Ce qui est particulièrement intéressant avec cette cause, c'est qu'elle est emblématique et symptomatique d'un milieu - celui de la musique pop américaine - qui, tout en brassant des millions, carbure au sexisme, à l'abus de pouvoir, à la domination des plus faibles par les plus forts.

Les jeunes femmes qui aspirent à une carrière dans ce milieu sont évidemment les plus vulnérables aux attaques des prédateurs. Mais tout récemment, le film Love and Mercy, adaptation de l'autobiographie de Brian Wilson des Beach Boys, racontait le même genre d'histoire d'horreur entre le musicien et son psy.

À la suite d'une importante dépression qui a mené à son internement, Brian Wilson est pour ainsi dire devenu la marionnette de son psy Eugene Landy. Celui-ci a bourré Wilson de médicaments, l'a isolé de sa famille et a lentement pris le contrôle de sa vie et de sa musique, devenant son agent, garde du corps, producteur et même co-compositeur, un joug dont le musicien a mis des années à se défaire. Le psy a finalement perdu sa licence de psychiatre pour violations éthiques. Comme quoi les chanteuses ne sont pas les seules victimes de ce milieu toxique, même si elles sont sans doute les plus nombreuses et les plus silencieuses.
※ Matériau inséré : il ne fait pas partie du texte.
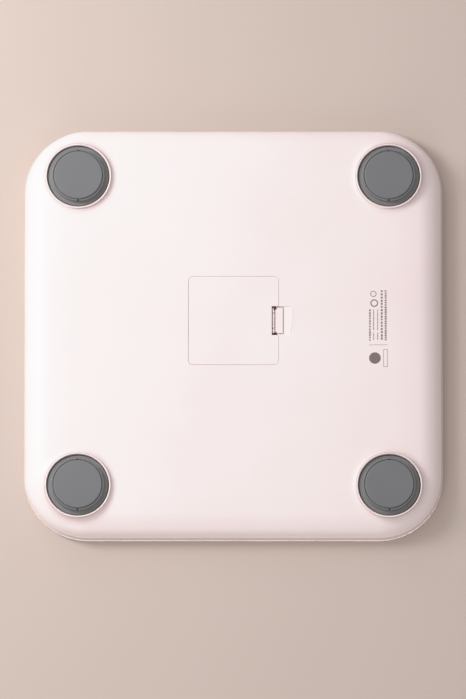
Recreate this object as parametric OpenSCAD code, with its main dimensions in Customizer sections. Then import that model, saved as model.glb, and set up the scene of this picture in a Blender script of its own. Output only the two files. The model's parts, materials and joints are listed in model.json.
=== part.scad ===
// Digital bathroom scale: a square glass platform on a moulded base, with four
// sprung feet on load cells, a display under the glass and a battery bay below.
// The scale stands on its feet at z = 0. The user stands on the -Y side and reads
// the display at the +Y side. Left is -X and right is +X.

/* [Body] */
// Width and depth of the square glass platform
body_size = 300; // [290:1:310]
// Height from the floor to the top of the glass
body_h = 26; // [26:0.5:30]
// Corner radius of the glass in plan
corner_r = 46; // [44:1:50]
// Thickness of the glass
glass_t = 5; // [4:0.5:5]
// How far the glass overhangs the base all round
glass_overhang = 1.1; // [0.8:0.1:2]
// Height of the flat underside above the floor
base_z = 6.2; // [6:0.1:6.4]
// Wall thickness of the moulded base
wall_t = 2.2; // [2:0.1:2.4]

/* [Feet] */
// Distance between foot centres along X
foot_pitch_x = 226.2; // [220:0.2:230]
// Distance between foot centres along Y
foot_pitch_y = 223; // [218:0.2:228]
// Outer radius of the rubber foot pad
pad_r = 21.9; // [21.5:0.1:22]
// Inner radius of the collar round each foot
collar_r = 22.4; // [22.3:0.1:22.8]
// Height of the collar lip above the floor
lip_z = 3.4; // [3:0.1:4]
// Travel of each foot as its load cell bends
foot_travel = 0.8; // [0.3:0.1:0.8]

/* [Battery door] */
// Side of the square battery door
door_size = 64.5; // [64:0.1:65]
// Corner radius of the door
door_corner_r = 3.3; // [2:0.1:5]
// Thickness of the door
door_t = 1.8; // [1.6:0.1:2]
// Offset of the door from the middle of the scale along X
door_x = -7.5; // [-12:0.5:12]
// Width of the finger scoop beside the latch
scoop_w = 20.8; // [18:0.2:22]
// Length of the finger scoop, from the latch wall
scoop_len = 11.2; // [10:0.2:13]
// Depth of the finger scoop
scoop_depth = 0.8; // [0.6:0.1:1.2]

/* [Display and electrodes] */
// Distance of the display's middle from the middle of the scale
display_y = 102; // [98:1:104]
// Radius of each touch electrode
electrode_r = 21; // [18:0.5:22]
// Distance of the electrodes from the middle along X
electrode_x = 92; // [86:1:94]
// Distance of the electrodes from the middle along Y
electrode_y = 88; // [80:1:90]

/* [Hidden] */
$fn = 72;

// Corners in the order front left, front right, rear left, rear right
CORNERS = [[-1, -1], [1, -1], [-1, 1], [1, 1]];
FRONT_LEFT = 0;
FRONT_RIGHT = 1;
REAR_LEFT = 2;
REAR_RIGHT = 3;

// Levels from the top down
glass_z = body_h - glass_t;
tape_t = 0.3;
frame_t = 2.3;
frame_top = glass_z - tape_t;
frame_z = frame_top - frame_t;
rim_z = glass_z - 0.4;
floor_z = base_z + wall_t;

// Base outline and the arcs of its flank: a tight one at the rim, a wide one below it,
// and a crown that eases into the flat underside
base_half = body_size / 2 - glass_overhang;
base_r = corner_r - glass_overhang;
base_mid = base_half - base_r;
flank_w = 18;
rim_arc_r = 11;
rim_arc_z = rim_z - 0.5;
crown_lift = 0.7;
crown_angle = 5;
flank_rise = rim_arc_z - base_z - crown_lift;
arc_gap = flank_w - rim_arc_r;
flank_arc_r = (pow(arc_gap, 2) + pow(flank_rise, 2) - pow(rim_arc_r, 2)) / (2 * (flank_rise - rim_arc_r));
flank_arc_z = base_z + crown_lift + flank_arc_r;
crown_r = flank_arc_r + crown_lift / (1 - cos(crown_angle));
crown_in = (crown_r - flank_arc_r) * sin(crown_angle);
arc_join = atan2(rim_arc_z - flank_arc_z, arc_gap);

// Feet
foot_x = foot_pitch_x / 2;
foot_y = foot_pitch_y / 2;
pad_t = 5.6;
collar_top = 11;
flange_z = collar_top + 0.2;
flange_t = 1.2;
cup_wall_t = 1.3;
cell_half = 15;
cell_t = 2;
cell_z = 12.8;
boss_gap = 0.1;
holder_r = 24;
holder_z = 13.4;
cell_top = cell_z + cell_t;
holder_screw_x = 19.8;
holder_seat_z = cell_top + 0.4;

// Battery bay
door_half = door_size / 2;
seam = 0.2;
recess_half = door_half + seam;
ledge_z = base_z + door_t + 0.1;
bay_half = 30.25;
bay_wall = 2.75;
low_roof_z = 14.6;
roof_t = 1.2;
battery_r = 5.25;
battery_len = 44.5;
battery_pitch = 10.8;
battery_z = ledge_z + 0.5 + battery_r;
chamber_y0 = -20.2;
chamber_y1 = 23.4;
chamber_x = 25.5;
chamber_wall = 1.7;
high_roof_z = battery_z + battery_r + 0.1;
plate_t = 0.4;
nub_r = 1.9;
nub_h = 0.8;
BATTERY_Y = [for (i = [0:3]) 17.8 - battery_pitch * i];
bay_screw_x = 20;
BAY_SCREWS = [for (y = [-25.2, 27.5], sx = [-1, 1]) [sx * bay_screw_x, y]];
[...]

Il est d'ailleurs rare qu'une chanteuse pop de la notoriété de Kesha porte des accusations d'agression sexuelle et de harcèlement moral contre un directeur, un agent ou un producteur. Kesha a dû faire preuve d'une bonne dose de courage pour s'en prendre à la fois à une super puissance comme Sony et à celui qui avait droit de vie ou de mort sur sa carrière. Vendredi dernier, elle a malheureusement perdu la première ronde, mais la bataille ne fait que commencer. Et aux yeux de l'opinion publique, c'est clair que Kesha a déjà gagné.